Search engines control the information we see and use. Their key component is a ranking algorithm that tries to determine the most relevant web pages for your query. How good are these algorithms? Publicly, there’s a lot of hype, while privately, all the big engines run proprietary quality evaluation efforts. But there’s virtually no real data out there for the rest of us.
Using Mechanical Turk, we can evaluate search engine relevance. We tried an experiment where we took five hundred queries and ran them against the top 4 English language web search engines: Ask, Google, Live, and Yahoo. The queries were a random sample from a real-world set of search queries. We had annotators rate the relevance of the top five results for each engine.
Ask clearly performed the worst. The other three engines were in a statistical tie. Their ordering was Google, Yahoo, then Live, but the differences were miniscule: the top 3 engines all answer about 80% of queries effectively.
What do these results mean?
People often talk about Google as being the most relevant search engine, with the best algorithms and the like. This study finds little evidence to support that. Sure, our methods are preliminary and could be improved in any number of ways; we can probably shrink those error bars and find more statistical differences. However, it is the case that for 500 typical queries, a rough but pretty objective measurement of search quality found that Google, Live, and Yahoo all performed about the same.
Note that these results don’t speak to the entire user experience. To be able to compare between engines, we extracted only the core web results with their titles, urls, and snippets. But a search engine also includes much more: the presentation, branding, video and image results, ads, etc. We only tested the relevance of core web search.
Many more details below.
How we’re measuring search relevance
Evaluating search engine quality is a tricky task. Here’s our first pass on the methodology.
We take a set of queries and run them against several search engines, scraping their web interfaces. We then show the query and results to human raters, asking them how relevant each result is. It’s a blind test: they don’t know which engines the results came from.
The raters all come from Amazon Mechanical Turk, a distributed workforce. We submit the above query/result judgment surveys to the AMT service, and pay its users – “Turkers” – to do the relevance ratings. (If you want to learn more, try looking at the Dolores Labs FAQ.)

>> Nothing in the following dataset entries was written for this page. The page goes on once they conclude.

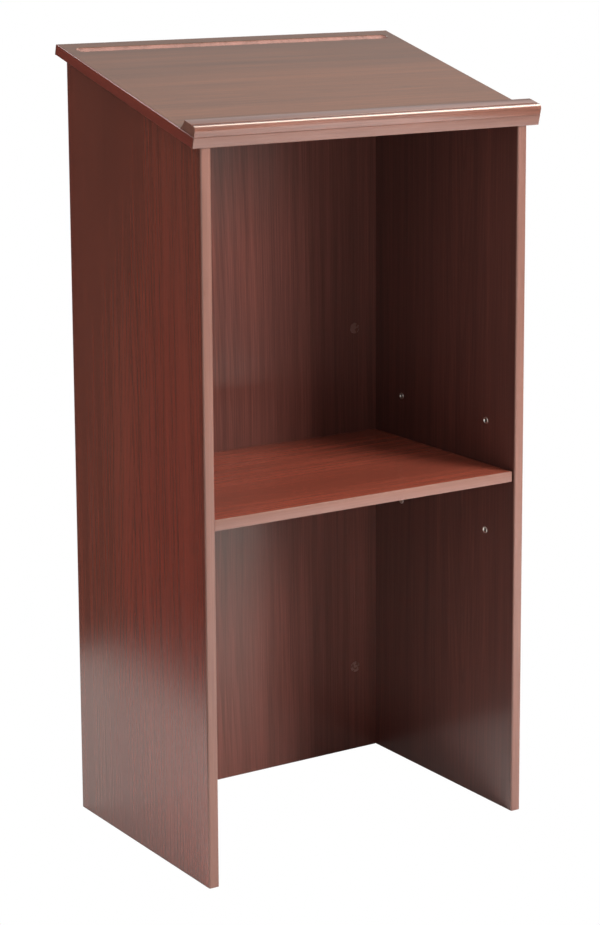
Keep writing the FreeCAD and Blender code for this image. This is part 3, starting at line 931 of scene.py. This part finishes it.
class LECTERN_OT_build_pin_sleeves(bpy.types.Operator):
    """Builds the nickelled sleeves for the shelf pins"""

    bl_idname = "lectern.build_pin_sleeves"
    bl_label = "Pin sleeves"

    def execute(self, context):
        sizes, colours = settings(context)
        nickel = plated_metal("nickel_plate", colours.nickel, 0.34, 0.25)
        low, high = corners_of(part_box("shelf_pin_sleeves"))
        inner_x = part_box("right_side_panel")[0].x
        flange = sizes.sleeve_flange
        mesh = bmesh.new()
        heights = (low.z + flange, (low.z + high.z) / 2, high.z - flange)
        for side in (1, -1):
            for y in (low.y + flange, high.y - flange):
                for z in heights:
                    self.sleeve(mesh, Vector((side * inner_x, y, z)), X * -side, high.x - inner_x, sizes)
        make_piece("nickel_pin_sleeves", mesh, "lectern", ["shelf_pin_sleeves"], nickel)
        return {"FINISHED"}

    @staticmethod
    def sleeve(mesh, mouth, outward, length, sizes):
        """One sleeve, drawn as half its section and turned about the bore."""
        bore, shank, flange = sizes.sleeve_bore, sizes.sleeve_shank, sizes.sleeve_flange
        proud = sizes.sleeve_flange_height
        lead, rim = 0.7 * mm, 0.55 * mm

        def at(out, away):
            return mouth + outward * out + Z * away

        outline = Outline(at(-length, bore), mesh)
        outline.run_to(at(-length, shank), at(0, shank), at(0, flange), at(proud - rim, flange))
        outline.turn(at(proud - rim, flange - rim), outward.cross(Z) * -1, math.pi / 2, RIM_STEPS)
        outline.run_to(at(proud, bore + lead), at(proud - lead, bore)).close()
        outline.spin(mouth, outward, SLEEVE_SIDES)


class LECTERN_OT_build_shelf_pins(bpy.types.Operator):
    """Builds the four shelf pins, each a round shank with a back plate and a tab under the shelf"""

    bl_idname = "lectern.build_shelf_pins"
    bl_label = "Shelf pins"

    def execute(self, context):
        sizes, colours = settings(context)
        nickel = plated_metal("nickel_pins", colours.nickel, 0.26, 0.3)
        for side_name, side in (("left", -1), ("right", 1)):
            for place in ("near", "far"):
                node = "shelf_pin_" + side_name + "_" + place
                mesh = self.pin(*corners_of(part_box(node)), side, sizes)
                make_piece(node + "_plated", mesh, "pin_" + side_name + "_" + place, [node], nickel)
        return {"FINISHED"}

    @staticmethod
    def pin(low, high, side, sizes):
        """A pin in the box of its node; side is the side panel that it plugs into."""
        outer = high.x if side > 0 else low.x
        inner = low.x if side > 0 else high.x
        radius = sizes.pin_radius
        middle_y = (low.y + high.y) / 2
        tab_length = (high.x - low.x) / 2
        plate_face = inner + side * tab_length
        plate_inner = plate_face - side * sizes.pin_plate

        def at(x, z):
            return Vector((x, low.y, z))

        tab_underside = high.z - sizes.pin_tab
        angle = Outline(at(plate_face, high.z))
        angle.run_to(at(inner, high.z), at(inner, tab_underside), at(plate_inner, tab_underside),
                     at(plate_inner, low.z), at(plate_face, low.z)).close()
        mesh = angle.pull(Y * (high.y - low.y))
        ease(mesh, mesh.edges[:], sizes.pin_eased, EASE_STEPS)
        axis_point = Vector((outer, middle_y, high.z - radius))
        tip = 0.6 * mm
        inward = X * -side
        outline = Outline(axis_point, mesh)
        outline.run_to(axis_point + Z * (radius - tip))
        outline.turn(axis_point + Z * (radius - tip) + inward * tip, Z.cross(inward), math.pi / 2, TIP_STEPS)
        length = abs(outer - plate_face) + sizes.pin_plate / 2
        outline.run_to(axis_point + inward * length + Z * radius, axis_point + inward * length)
        outline.spin(axis_point, inward, PIN_SIDES)
        return mesh


class LECTERN_OT_finish_fittings(bpy.types.Operator):
    """Gives the cams, bolts, dowels and screws their finishes"""

    bl_idname = "lectern.finish_fittings"
    bl_label = "Fastenings"

    def execute(self, context):
        colours = context.scene.lectern_finishes
        zinc = plated_metal("die_cast_zinc", (0.52, 0.52, 0.53), 0.45, 0.15)
        dress(zinc, "front_cam_locks", "top_cam_locks")
        bright = plated_metal("bright_steel", (0.66, 0.65, 0.60), 0.32, 0.3)
        dress(bright, "front_cam_bolts", "top_cam_bolts")
        dress(raw_beech("beech_across", colours.beech, "X"), "front_dowels")
        dress(raw_beech("beech_upright", colours.beech, "Z"), "top_dowels")
        dress(blackened_steel("black_screw_steel"), "paper_stop_screws")
        return {"FINISHED"}


class LECTERN_OT_set_stage(bpy.types.Operator):
    """Lays the floor and sets the lights, the surround and the camera"""

    bl_idname = "lectern.set_stage"
    bl_label = "Stage"

    def execute(self, context):
        stage = context.scene.lectern_stage
        self.floor(stage)
        self.surround(context.scene, stage)
        self.light("front_right_softbox", stage.key_power, (1.71, -2.80, 1.81), (-0.1, 0.1, 0.7), 1.3, 1.3,
                   mirrored=False)
        self.light("mirrored_card", stage.card_power, (1.37, -3.0, 0.92), (-0.2, 0.15, 0.98), 0.75, 0.80,
                   lighting=False)
        self.light("mirrored_card_right", stage.card_power, (2.5, -3.0, 0.8), (0.28, -0.2, 0.7), 0.45, 1.5,
                   lighting=False)
        self.light("left_softbox", stage.side_power, (-2.6, 0.1, 1.9), (-0.28, 0.0, 0.7), 1.6, 1.6)
        self.light("mirrored_card_left", stage.glint_power, (-2.8, -1.67, 0.75), (-0.28, -0.2, 0.6), 0.8, 2.2,
                   lighting=False)
        self.light("back_left_softbox", stage.rim_power, (-1.5, 2.1, 3.6), (-0.28, 0.0, 1.1), 0.7, 0.7,
                   lighting=False)
        strip = self.light("overhead_strip", stage.strip_power, (1.50, -0.33, 3.2), (0.0, -0.2, 1.0),
                           1.5, 2.2, lighting=False)
        warm_white = (1.0, 0.90, 0.78)
        strip.color = warm_white
        self.camera(context.scene, stage)
        context.scene.view_settings.view_transform = "Standard"
        return {"FINISHED"}

    @staticmethod
    def floor(stage):
        """A wide pale floor that only lights the lectern, and a white sheet on it that the boards mirror.

        The sheet ends short of the speaker's left, so the left side's upper part mirrors a darker room.
        Neither is seen by the camera: the lectern is shown cut out on white.
        """
        paint = Finish("pale_floor")
        x, y, _ = paint.place()
        cloud = paint.noise(x * 1.5, y * 1.5, 0.0, detail=3.0)
        colour = paint.ramp(cloud, [(0.3, dim(stage.floor_colour, 0.985)), (0.7, tuple(stage.floor_colour))])
        paint.finish(base_color=colour, roughness=0.85, specular_ior_level=0.2)
        half, sheet_height = 30.0, 0.05 * mm
        areas = {"floor": (-half, half, -half, half, 0.0),
                 "floor_sheet": (-0.70, 1.6, -2.2, 0.9, sheet_height)}
        for name, (west, east, south, north, height) in areas.items():
            mesh = bmesh.new()
            middle = Vector(((west + east) / 2, (south + north) / 2, height))
            place = Matrix.Translation(middle) @ Matrix.Diagonal((east - west, north - south, 1, 1))
            bmesh.ops.create_grid(mesh, x_segments=2, y_segments=2, size=0.5, matrix=place)
            area = as_object(mesh, name)
            area.data.materials.append(paint.material)
            mirrored = name == "floor_sheet"
            area.visible_camera = False
            area.visible_diffuse = area.visible_shadow = not mirrored
            area.visible_glossy = mirrored

    @staticmethod
    def surround(scene, stage):
        """White for the camera, even light on the lectern, and a bright ceiling for its gloss to mirror."""
        world = bpy.data.worlds.new("studio")
        scene.world = world
        world.use_nodes = True
        graph = Graph(world.node_tree)
        background = next(node for node in graph.tree.nodes if node.type == "BACKGROUND")
        direction = graph.node("ShaderNodeTexCoord", output="Generated")
        right, away, height = (graph.node("ShaderNodeSeparateXYZ", None, {"Vector": direction}, output=axis)
                               for axis in "XYZ")
        seen = graph.node("ShaderNodeLightPath", output="Is Camera Ray")
        glossy = graph.node("ShaderNodeLightPath", output="Is Glossy Ray")
        dark_room, bright_ceiling, bright_corner = 0.05, 0.72, 0.8
        to_front_left = (right + away) * -0.707
        mirrored = (height.step(0.10, 0.50) * bright_ceiling
                    + to_front_left.step(0.80, 0.97) * bright_corner + dark_room)
        from_the_floor, from_the_sky = 0.20, 1.25
        overcast = (height.step(0.0, 1.0) * from_the_sky + from_the_floor) * stage.surround
        even = glossy * (mirrored - overcast) + overcast
        graph.feed(background.inputs["Color"], (1, 1, 1, 1))
        graph.feed(background.inputs["Strength"], seen * (1 - even) + even)

    @staticmethod
    def light(name, power, place, target, width, height, lighting=True, mirrored=True):
        """A flat light pointing at a target, which may be kept from lighting or from being mirrored."""
        data = bpy.data.lights.new(name, "AREA")
        data.shape = "RECTANGLE"
        data.size, data.size_y = width, height
        data.energy = power
        lamp = bpy.data.objects.new(name, data)
        lamp.location = place
        aim = Vector(target) - Vector(place)
        lamp.rotation_euler = aim.to_track_quat("-Z", "Y").to_euler()
        lamp.visible_camera = False
        lamp.visible_diffuse = lighting
        lamp.visible_glossy = mirrored
        bpy.context.scene.collection.objects.link(lamp)
        return data

    @staticmethod
    def camera(scene, stage):
        data = bpy.data.cameras.new("camera")
        data.lens = stage.lens
        data.shift_y = stage.shift
        camera = bpy.data.objects.new("camera", data)
        turn = Matrix.Rotation(-stage.camera_turn, 4, "Z")
        tilt = Matrix.Rotation(math.pi / 2 - stage.camera_tilt, 4, "X")
        roll = Matrix.Rotation(stage.camera_roll, 4, "Z")
        camera.matrix_world = Matrix.Translation(stage.camera_place) @ turn @ tilt @ roll
        scene.collection.objects.link(camera)
        scene.camera = camera


BUILD_STEPS = (
    LECTERN_OT_finish_boards,
    LECTERN_OT_build_side_edging,
    LECTERN_OT_build_shelf_edging,
    LECTERN_OT_build_top_edging,
    LECTERN_OT_build_top_board,
    LECTERN_OT_build_paper_stop,
    LECTERN_OT_build_cam_caps,
    LECTERN_OT_build_pin_sleeves,
    LECTERN_OT_build_shelf_pins,
    LECTERN_OT_finish_fittings,
    LECTERN_OT_set_stage,
)
PROPERTY_GROUPS = {
    "lectern_sizes": LecternSizes,
    "lectern_finishes": LecternFinishes,
    "lectern_stage": LecternStage,
}


class LECTERN_PT_panel(bpy.types.Panel):
    """Sizes, finishes and build steps of the lectern"""

    bl_idname = "LECTERN_PT_panel"
    bl_label = "Lectern"
    bl_space_type = "VIEW_3D"
    bl_region_type = "UI"
    bl_category = "Lectern"

    def draw(self, context):
        for step in BUILD_STEPS:
            self.layout.operator(step.bl_idname)
        for group_name in PROPERTY_GROUPS:
            group = getattr(context.scene, group_name)
            column = self.layout.column(heading=group_name)
            for name in group.__annotations__:
                column.prop(group, name)


def register():
    for group_name, group in PROPERTY_GROUPS.items():
        bpy.utils.register_class(group)
        setattr(bpy.types.Scene, group_name, bpy.props.PointerProperty(type=group))
    for item in (*BUILD_STEPS, LECTERN_PT_panel):
        bpy.utils.register_class(item)


def unregister():
    for item in reversed((*BUILD_STEPS, LECTERN_PT_panel)):
        bpy.utils.unregister_class(item)
    for group_name, group in PROPERTY_GROUPS.items():
        delattr(bpy.types.Scene, group_name)
        bpy.utils.unregister_class(group)


def main():
    register()
    for step in BUILD_STEPS:
        getattr(bpy.ops.lectern, step.bl_idname.split(".")[1])()


if __name__ == "__main__":
    main()
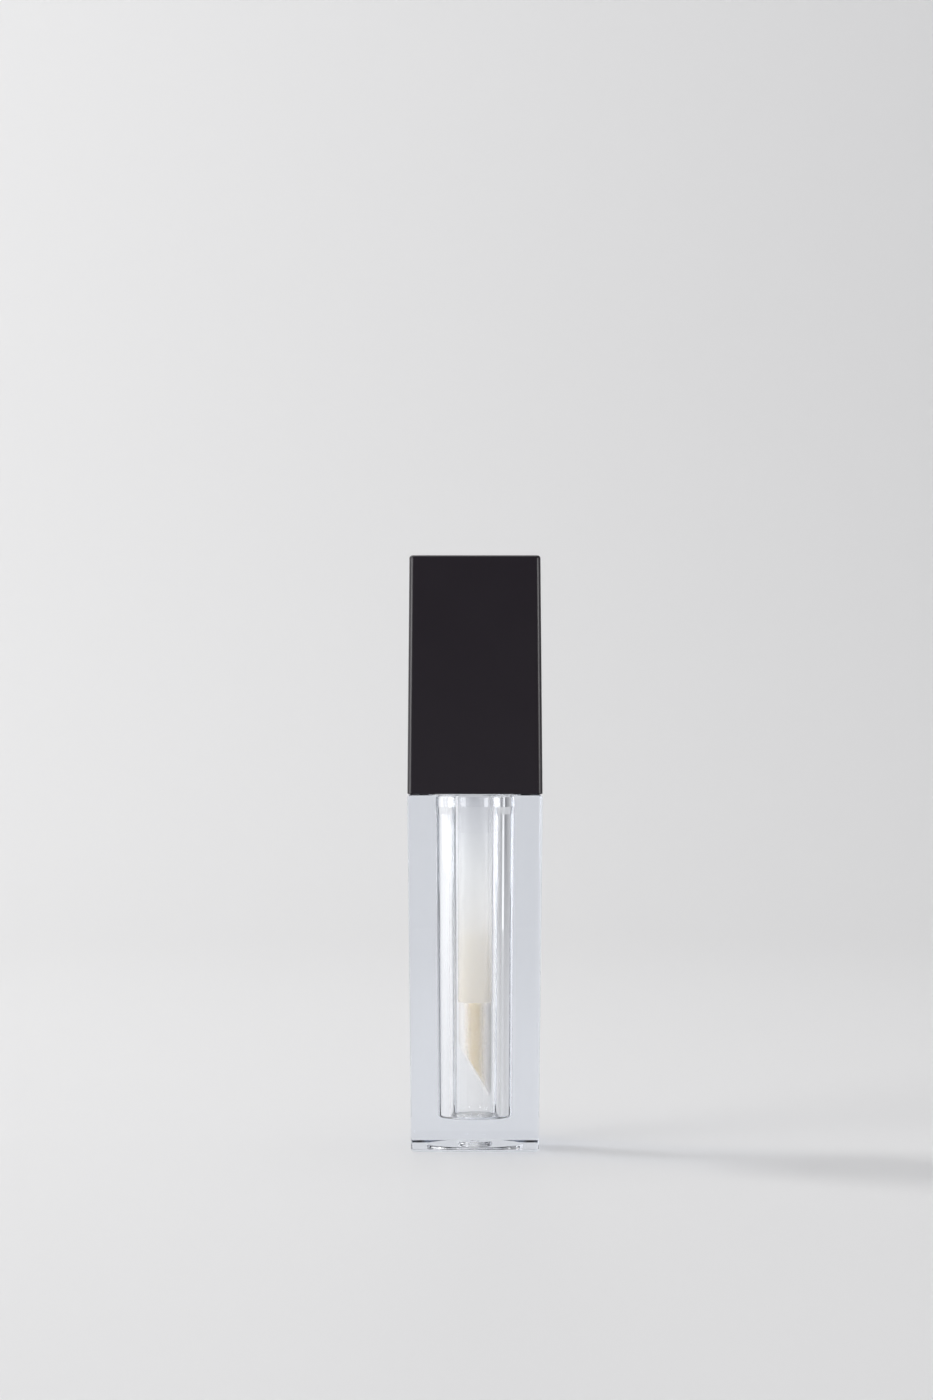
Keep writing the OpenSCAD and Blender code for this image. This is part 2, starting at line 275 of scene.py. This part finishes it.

What queries are being used? We took a random sample from the AOL query log data set; these are actual queries that real users typed in to a search engine. The AOL data set is remarkable for being pretty much the only publicly available, real-world data on web search behavior. Of course, it’s infamous for very valid privacy issues. We’re only using the part of it that doesn’t involve personal information – the raw queries, without user identification. (This NYT article on the issue is interesting.)
What’s being measured? For each engine, we count the number of queries that had at least one “Highly Relevant” result within the first five results the engine returned. This is a version of the “precision at 5” metric from information retrieval. There are, of course, many other methods to explore. We wanted a metric that was simple and easy to interpret.
How were raters’ judgments used? We had three raters per result, and basically took a simple majority vote. We didn’t attempt to model individual annotator biases.
Are these judgments trustworthy? The ratings are certainly noisy. And sure, the workers have little training and are (somewhat) anonymous to us. However, the relevance judgment task is fairly subjective and therefore inherently noisy. Further, it’s arguably better to use untrained annotators, since this more closely mimics normal search users. And finally, we’re finding some statistically significant, systematic differences between engines on a query set, with only extremely simple analysis – so something must be working right.
What’s the statistical methodology? As dead simple as possible: 95% confidence intervals on the graph, and engine comparisons via paired t-tests. These are all on that per-query precision-at-5 metric. We think that with larger scale experiments, more fine-grained breakdowns, survey design improvements, better analyses, etc., we can flesh out more differences.
What’s the “meta-engine upper bound”? That’s just how many queries had a “Highly Relevant” result on at least one engine. So hypothetically, if you were to combine all the engines and select the best results for the top, it would perform at this upper bound. This bound is overly high for a number of reasons (e.g. it’s artificially inflated by judgment noise and it assumes smart re-ranking); but it gives some idea how much the search engines could still improve.
Anyway, we’re thinking of doing more work along these lines if people are interested. There are certainly big improvements that could be made; we’d love any feedback you have.